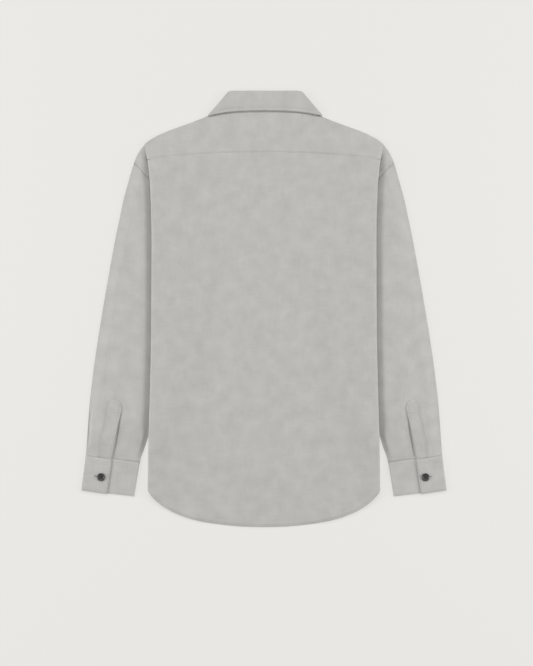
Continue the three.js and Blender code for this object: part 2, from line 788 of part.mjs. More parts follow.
function button(drilled) {
  if (!drilled) return latheSolid(PLAIN_PROFILE, PLAIN_SIDES);
  let body = solid(latheSolid(BUTTON_PROFILE, BUTTON_SIDES));
  for (const [x, y] of [[1, 1], [1, -1], [-1, 1], [-1, -1]]) {
    const drill = latheSolid(
      [
        { radius: 0, height: -DRILL_PAST },
        { radius: HOLE_RADIUS, height: -DRILL_PAST },
        { radius: HOLE_RADIUS, height: BUTTON_THICK + DRILL_PAST },
        { radius: 0, height: BUTTON_THICK + DRILL_PAST },
      ],
      DRILL_SIDES,
    );
    drill.translate(HOLE_OFFSET * x, HOLE_OFFSET * y, 0);
    body = body.subtract(solid(drill));
  }
  return geometryOf(body);
}

// Assembly

const group = new THREE.Group();
const cloth = { color: GREY_CLOTH, roughness: 0.9, metalness: 0 };
const horn = { color: BUTTON_DARK, roughness: 0.35, metalness: 0 };

function add(name, geometry, finish = cloth) {
  const mesh = new THREE.Mesh(geometry, new THREE.MeshStandardMaterial(finish));
  mesh.name = name;
  group.add(mesh);
  return mesh;
}

const yoke = solid(yokeWrap()).add(solid(shoulderEnd(-1))).add(solid(shoulderEnd(1)));
add('yoke', geometryOf(yoke));
add('back_panel', backPanel());
add('left_front', front(-1));
add('right_front', front(1));
add('front_placket', placket());
add('collar_stand', stand());
add('collar_fall', fall());

for (const [name, side] of [['left', -1], ['right', 1]]) {
  add(`${name}_sleeve`, sleeve(side));
  add(`${name}_sleeve_placket`, sleevePlacket(side));
  add(`${name}_cuff`, cuff(side));
  const place = cuffPoint(CUFF.buttonAcross, CUFF.buttonDown);
  const fastened = add(`${name}_cuff_button`, button(true), horn);
  fastened.position.set(side * place.x, place.y, CUFF_LAP_TOP + GAP);
}

for (let k = 0; k < FRONT_BUTTONS; k++) {
  const fastened = add(`front_button_${k + 1}`, button(false), horn);
  fastened.rotation.x = Math.PI;
  fastened.position.set(0, FIRST_BUTTON_Y - k * BUTTON_PITCH, BUTTON_THICK);
}
const top = add('collar_button', button(false), horn);
top.rotation.x = Math.PI;
top.position.set(0, COLLAR_BUTTON_Y, BUTTON_THICK);

export default group;
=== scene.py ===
import bisect
import math

import bmesh
import bpy
from mathutils import Matrix, Vector
from mathutils.bvhtree import BVHTree


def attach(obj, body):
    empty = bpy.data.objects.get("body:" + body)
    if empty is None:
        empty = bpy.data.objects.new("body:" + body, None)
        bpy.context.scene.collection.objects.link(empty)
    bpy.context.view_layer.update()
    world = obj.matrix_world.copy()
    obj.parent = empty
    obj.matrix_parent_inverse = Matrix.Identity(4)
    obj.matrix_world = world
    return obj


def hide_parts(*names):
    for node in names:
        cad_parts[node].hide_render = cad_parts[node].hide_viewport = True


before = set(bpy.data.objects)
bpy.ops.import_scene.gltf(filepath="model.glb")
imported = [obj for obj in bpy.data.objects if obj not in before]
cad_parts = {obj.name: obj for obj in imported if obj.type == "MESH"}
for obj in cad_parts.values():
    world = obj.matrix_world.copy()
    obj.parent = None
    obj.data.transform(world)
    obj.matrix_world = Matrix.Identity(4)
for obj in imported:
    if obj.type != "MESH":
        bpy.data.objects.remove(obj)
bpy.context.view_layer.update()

MM = 0.001

# Back panel
# One piece of cotton poplin below the yoke. Both sides are folded under as far as the side seams, so
# the fold stands rounded above the sleeves, and the shirt-tail edge has a narrow turned and stitched hem.

CLOTH = 0.9  # wall of one layer, mm
LAYER = 1.3  # from one layer to the next, mm
SLEEVE_LIFT = 2 * LAYER
FLAP_LIFT = 2 * LAYER
BUTTON_LIFT = 2.9
FOLD_PUFF = 6.0  # air inside the side folds
FOLD_FREE = 3.0  # how far the fold stands off the sleeve
HEM_WIDE = 5.5
HEM_RAISED = 0.15
HEM_DROP = 1.1  # the stitched hem curls down at its edge


def step(value, start, end):
    """0 to 1 with soft ends."""
    t = min(max((value - start) / (end - start), 0.0), 1.0)
    return t * t * (3 - 2 * t)


def lerp(a, b, t):
    return a + (b - a) * t


def through(rows):
    """A smooth run through rows of (input, output), straight past its ends where they are level."""
    xs = [row[0] for row in rows]
    ys = [row[1] for row in rows]
    rise = [(ys[k + 1] - ys[k]) / (xs[k + 1] - xs[k]) for k in range(len(rows) - 1)]
    slope = [rise[0]]
    for before, after in zip(rise, rise[1:]):
        slope.append(0.0 if before * after <= 0 else 2 * before * after / (before + after))
    slope.append(rise[-1])

    def at(value):
        if value <= xs[0]:
            return ys[0]
        if value >= xs[-1]:
            return ys[-1]
        k = bisect.bisect_right(xs, value) - 1
        wide = xs[k + 1] - xs[k]
        t = (value - xs[k]) / wide
        h00 = (1 + 2 * t) * (1 - t) ** 2
        h10 = t * (1 - t) ** 2
        h01 = t * t * (3 - 2 * t)
        h11 = t * t * (t - 1)
        return h00 * ys[k] + h10 * wide * slope[k] + h01 * ys[k + 1] + h11 * wide * slope[k + 1]

    return at


def larger(a, b, soft=0.3):
    """The larger of two heights, with the corner between them rounded."""
    return (a + b + math.sqrt((a - b) ** 2 + soft * soft) - soft) / 2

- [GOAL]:
Copy out exactly the lines from the one with "for (let k = 0;" through the one with "HEM_DROP = 1.1", counting both ends, and no other lines.

- [EXPECTED ANSWER]:
for (let k = 0; k < FRONT_BUTTONS; k++) {
  const fastened = add(`front_button_${k + 1}`, button(false), horn);
  fastened.rotation.x = Math.PI;
  fastened.position.set(0, FIRST_BUTTON_Y - k * BUTTON_PITCH, BUTTON_THICK);
}
const top = add('collar_button', button(false), horn);
top.rotation.x = Math.PI;
top.position.set(0, COLLAR_BUTTON_Y, BUTTON_THICK);

export default group;
=== scene.py ===
import bisect
import math

import bmesh
import bpy
from mathutils import Matrix, Vector
from mathutils.bvhtree import BVHTree


def attach(obj, body):
    empty = bpy.data.objects.get("body:" + body)
    if empty is None:
        empty = bpy.data.objects.new("body:" + body, None)
        bpy.context.scene.collection.objects.link(empty)
    bpy.context.view_layer.update()
    world = obj.matrix_world.copy()
    obj.parent = empty
    obj.matrix_parent_inverse = Matrix.Identity(4)
    obj.matrix_world = world
    return obj


def hide_parts(*names):
    for node in names:
        cad_parts[node].hide_render = cad_parts[node].hide_viewport = True


before = set(bpy.data.objects)
bpy.ops.import_scene.gltf(filepath="model.glb")
imported = [obj for obj in bpy.data.objects if obj not in before]
cad_parts = {obj.name: obj for obj in imported if obj.type == "MESH"}
for obj in cad_parts.values():
    world = obj.matrix_world.copy()
    obj.parent = None
    obj.data.transform(world)
    obj.matrix_world = Matrix.Identity(4)
for obj in imported:
    if obj.type != "MESH":
        bpy.data.objects.remove(obj)
bpy.context.view_layer.update()

MM = 0.001

# Back panel
# One piece of cotton poplin below the yoke. Both sides are folded under as far as the side seams, so
# the fold stands rounded above the sleeves, and the shirt-tail edge has a narrow turned and stitched hem.

CLOTH = 0.9  # wall of one layer, mm
LAYER = 1.3  # from one layer to the next, mm
SLEEVE_LIFT = 2 * LAYER
FLAP_LIFT = 2 * LAYER
BUTTON_LIFT = 2.9
FOLD_PUFF = 6.0  # air inside the side folds
FOLD_FREE = 3.0  # how far the fold stands off the sleeve
HEM_WIDE = 5.5
HEM_RAISED = 0.15
HEM_DROP = 1.1  # the stitched hem curls down at its edge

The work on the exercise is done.